Europe to open mixed today… Asia is better this morning with the Nikkei up 2%. The FOMC meeting is the key event of the week and we’ll see what they’ve got for us (see GS below).
The New Miss USA Works In Finance
(She works for LCM)
Oh… And I didn’t run the triathlon this WE…
Jet Airways falls on Etihad deal turbulence
Samsung turns to Jay-Z to solve smartphone woes
Elan puts itself on the block as Royalty saga takes another twist
Kion Group set its IPO price range of €24 to €30 for its listing on June 28.
Pimco’s Bill Gross does not believe we are at the beginning of a bear market for bonds, only that the deleveraging process will accelerate.
EADS. Paris airshow begins today and EADS will ask the the German govt to pay the remaining €600m of the 1.1bn it was promised as start up financing for the A350 project.
Kabel Deutschland’s board is understood to have rebuffed a €10bn takeover offer tabled recently by Vodafone.
Saipem guided down 2013 lower late on Friday – post market close) EBIT guidance lowered by €650-750m (old guidance of €750m, so nil-€100m EBIT for 2013).
Vivendi Pursues Etisalat talks as Qtel withdraws Maroc bid.
On the FOMC
Just read the GS comments and they don’t expect the committee to “deviate from the existing message” and try to calm the markets. Economic data has improved, inflation is still low and financial conditions have tightened.
Violence Spreads in Turkey.
Violence flared across Istanbul as tens of thousands of protesters clashed with police after authorities violently cleared a park at the center of antigovernment protests the previous night. (WSJ)
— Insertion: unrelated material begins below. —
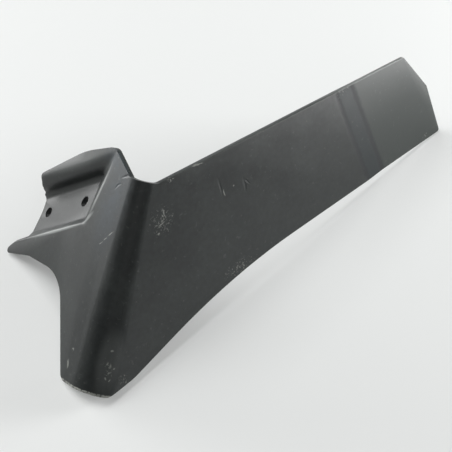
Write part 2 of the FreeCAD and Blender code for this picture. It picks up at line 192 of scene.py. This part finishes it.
def share_paint(name, on_edges):
    """Satin paint on scaled steel, chipped and scuffed. On the cut edges it is rubbed through as well."""
    finish = bpy.data.materials.new(name)
    finish.use_nodes = True
    tree = finish.node_tree
    shader = tree.nodes["Principled BSDF"]
    place = add(tree, "ShaderNodeTexCoord").outputs["Object"]

    # Cloudy tone some 40 mm across and scale specks some 5 mm across, as thin paint over hot-worked
    # plate shows.
    clouds = add(tree, "ShaderNodeTexNoise", {"Vector": place},
                 {"Scale": 25.0, "Detail": 5.0, "Roughness": 0.6})
    tone = add(tree, "ShaderNodeValToRGB", {"Fac": clouds.outputs["Fac"]})
    tone.color_ramp.elements[0].position = 0.3
    tone.color_ramp.elements[0].color = linear("#1d2020")
    tone.color_ramp.elements[1].position = 0.7
    tone.color_ramp.elements[1].color = linear("#262a29")
    scale_specks = add(tree, "ShaderNodeTexNoise", {"Vector": place}, {"Scale": 200.0, "Detail": 3.0})
    speckle = add(tree, "ShaderNodeMapRange", {"Value": scale_specks.outputs["Fac"]},
                  {"From Min": 0.3, "From Max": 0.7, "To Min": 0.86, "To Max": 1.16})
    grey = add(tree, "ShaderNodeVectorMath", {0: tone.outputs["Color"], "Scale": speckle.outputs["Result"]},
               operation="SCALE").outputs["Vector"]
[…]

Market turmoil forces G8 leaders to focus on global economy: “Turmoil in financial markets is once again overshadowing a Group of Eight summit, turning world leaders’ attention away from trade, tax and transparency and back to the bumps on the road to recovery. With global bond markets swooning on the hint that the US might slow its money-printing operations and currency market volatility leaping as investors try to gauge the right level of the dollar and the yen, G8 leaders know the world economy remains a dangerous place.” (Financial Times)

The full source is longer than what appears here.